The general language thus enunciated can well be applied to the present case. The list of the voters was not certified by a disinterested person until 10:30 p.m., so sufficient opportunity existed for the protestant to have recruited a large number of his followers who had not voted and were not present at the time the polls were closed, and as he has now succeeded by the decision of this court in having such votes counted, they control the result of his close election. These belated votes have an entirely different proportion to the votes that were regularly cast. The number of votes in the white box in this precinct, which neither party desired to open, contained 186 for Katipunan and 152 for Antiporda, while of the belated ballots, 10 were for Antiporda and 73 were claimed by Katipunan. In other words, a slight majority in the regular votes became over seven to one in the questionable votes.

In the desire to have a fair election and to extend the right to eligible voters to cast their votes that has animated the majority of this court, they are establishing a precedent that may be utilized to thwart honest elections in the future.
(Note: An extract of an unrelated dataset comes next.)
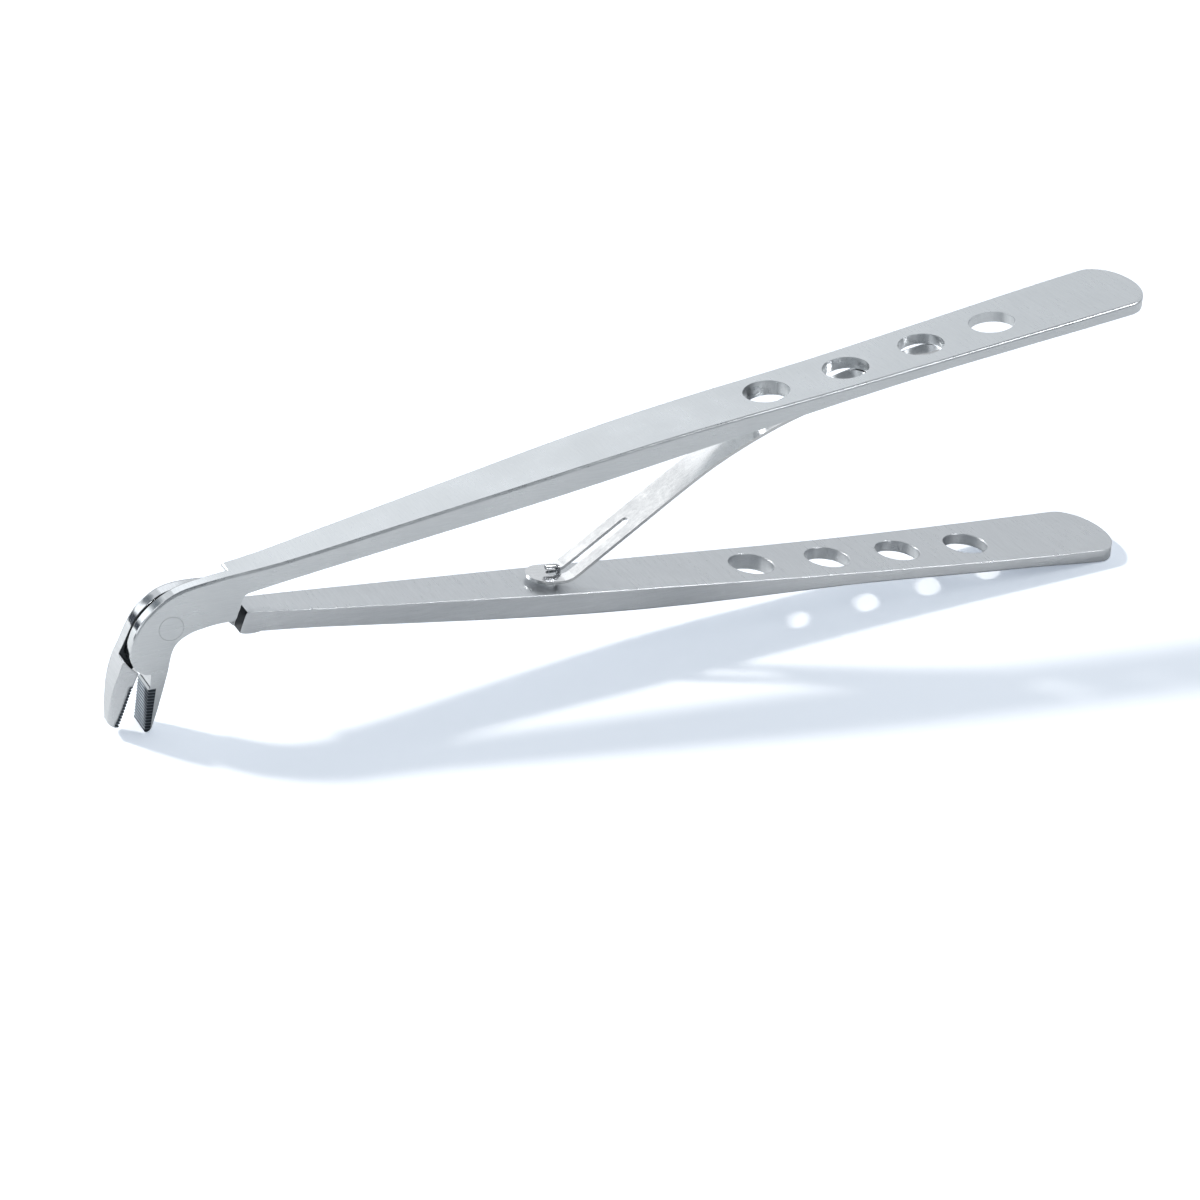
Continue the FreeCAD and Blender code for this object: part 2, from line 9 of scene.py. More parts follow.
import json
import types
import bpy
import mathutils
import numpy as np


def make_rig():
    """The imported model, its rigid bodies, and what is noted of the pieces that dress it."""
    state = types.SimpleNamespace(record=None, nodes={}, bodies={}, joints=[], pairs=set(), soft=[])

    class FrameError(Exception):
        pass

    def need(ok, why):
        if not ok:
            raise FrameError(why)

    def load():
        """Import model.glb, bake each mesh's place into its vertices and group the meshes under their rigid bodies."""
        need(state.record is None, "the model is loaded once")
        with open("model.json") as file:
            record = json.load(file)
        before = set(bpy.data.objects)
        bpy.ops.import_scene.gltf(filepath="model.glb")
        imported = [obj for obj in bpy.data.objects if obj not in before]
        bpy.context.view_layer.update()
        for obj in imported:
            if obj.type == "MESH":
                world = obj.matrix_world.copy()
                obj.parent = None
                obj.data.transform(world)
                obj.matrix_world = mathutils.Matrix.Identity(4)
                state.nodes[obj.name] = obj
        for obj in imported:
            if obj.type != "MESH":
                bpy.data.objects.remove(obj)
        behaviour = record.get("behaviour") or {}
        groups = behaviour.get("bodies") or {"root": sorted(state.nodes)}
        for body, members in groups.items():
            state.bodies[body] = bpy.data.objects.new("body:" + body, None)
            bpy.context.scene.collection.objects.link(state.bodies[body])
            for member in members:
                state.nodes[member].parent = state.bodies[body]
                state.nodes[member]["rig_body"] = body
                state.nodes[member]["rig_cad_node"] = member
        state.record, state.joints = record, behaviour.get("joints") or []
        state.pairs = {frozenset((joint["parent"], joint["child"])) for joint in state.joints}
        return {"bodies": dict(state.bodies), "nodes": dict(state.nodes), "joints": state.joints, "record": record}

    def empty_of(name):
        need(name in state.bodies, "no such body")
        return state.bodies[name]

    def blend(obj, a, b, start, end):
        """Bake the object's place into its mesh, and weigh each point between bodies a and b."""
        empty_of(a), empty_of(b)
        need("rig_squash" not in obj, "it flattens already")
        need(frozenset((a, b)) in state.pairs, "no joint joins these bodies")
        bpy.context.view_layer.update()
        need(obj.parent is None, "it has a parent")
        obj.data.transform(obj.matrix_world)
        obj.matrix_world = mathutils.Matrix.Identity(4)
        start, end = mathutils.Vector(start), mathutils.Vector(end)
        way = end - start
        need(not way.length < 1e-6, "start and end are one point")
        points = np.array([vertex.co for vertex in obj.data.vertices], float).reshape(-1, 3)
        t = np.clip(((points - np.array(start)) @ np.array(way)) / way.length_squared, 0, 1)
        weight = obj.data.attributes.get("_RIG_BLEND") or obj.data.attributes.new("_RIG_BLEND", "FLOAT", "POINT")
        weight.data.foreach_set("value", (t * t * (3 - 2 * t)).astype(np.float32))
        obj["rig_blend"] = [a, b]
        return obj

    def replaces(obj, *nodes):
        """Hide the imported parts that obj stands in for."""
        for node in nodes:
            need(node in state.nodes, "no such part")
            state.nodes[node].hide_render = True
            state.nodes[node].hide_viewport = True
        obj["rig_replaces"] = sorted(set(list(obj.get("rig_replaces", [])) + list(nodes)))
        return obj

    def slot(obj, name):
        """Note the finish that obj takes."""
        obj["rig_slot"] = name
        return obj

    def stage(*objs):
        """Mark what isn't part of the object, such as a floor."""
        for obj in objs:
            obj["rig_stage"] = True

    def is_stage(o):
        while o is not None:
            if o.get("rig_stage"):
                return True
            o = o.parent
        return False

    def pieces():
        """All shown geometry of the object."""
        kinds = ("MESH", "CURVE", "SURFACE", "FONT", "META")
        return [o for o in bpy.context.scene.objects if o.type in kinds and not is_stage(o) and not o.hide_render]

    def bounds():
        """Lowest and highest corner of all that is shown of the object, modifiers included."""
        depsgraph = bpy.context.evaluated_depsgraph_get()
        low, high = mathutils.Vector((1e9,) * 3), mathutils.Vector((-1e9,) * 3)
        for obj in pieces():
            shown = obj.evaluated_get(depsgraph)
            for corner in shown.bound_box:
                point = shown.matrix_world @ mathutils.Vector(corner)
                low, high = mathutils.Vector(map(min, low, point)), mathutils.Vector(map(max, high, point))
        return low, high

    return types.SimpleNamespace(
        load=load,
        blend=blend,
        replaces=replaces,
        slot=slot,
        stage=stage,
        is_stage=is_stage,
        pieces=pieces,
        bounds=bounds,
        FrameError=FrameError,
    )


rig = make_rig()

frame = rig.load()

import bisect
import json
import math

import bmesh
import bpy
from mathutils import Matrix, Vector

MM = 0.001
PIN_X, PIN_Z = -62.355, 13.264    # centre of the pivot pin, millimetres

cad_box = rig.bounds()
parts = frame["nodes"]


def from_pin(x, z):
    """Scene position of a point given in millimetres from the pin."""
    return ((x + PIN_X) * MM, 0, (z + PIN_Z) * MM)


def make_object(name, bm):
    mesh = bpy.data.meshes.new(name)
    bm.to_mesh(mesh)
    bm.free()
    made = bpy.data.objects.new(name, mesh)
    bpy.context.scene.collection.objects.link(made)
    return made


# ------------------------------------------------------------------ shader node helpers
RISE = (0.0, 1.0)
FALL = (1.0, 0.0)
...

Introduction into these Islands of that odious and scandalous political device known in American politics as "midnight voting" is something that none of us want. The election inspectors who received these 89 ballots certified truthfully that these ballots were cast at about 2 a. m. of the day after the election. The Election Law (sec. 446) provides that the polls shall be open from seven o'clock in the morning until six o'clock in the afternoon and "voter arriving after that hour shall not be permitted to vote."

We are therefore compelled to register our dissent to the of these ballots.

Imperial, Butte and Goddard, JJ., concur.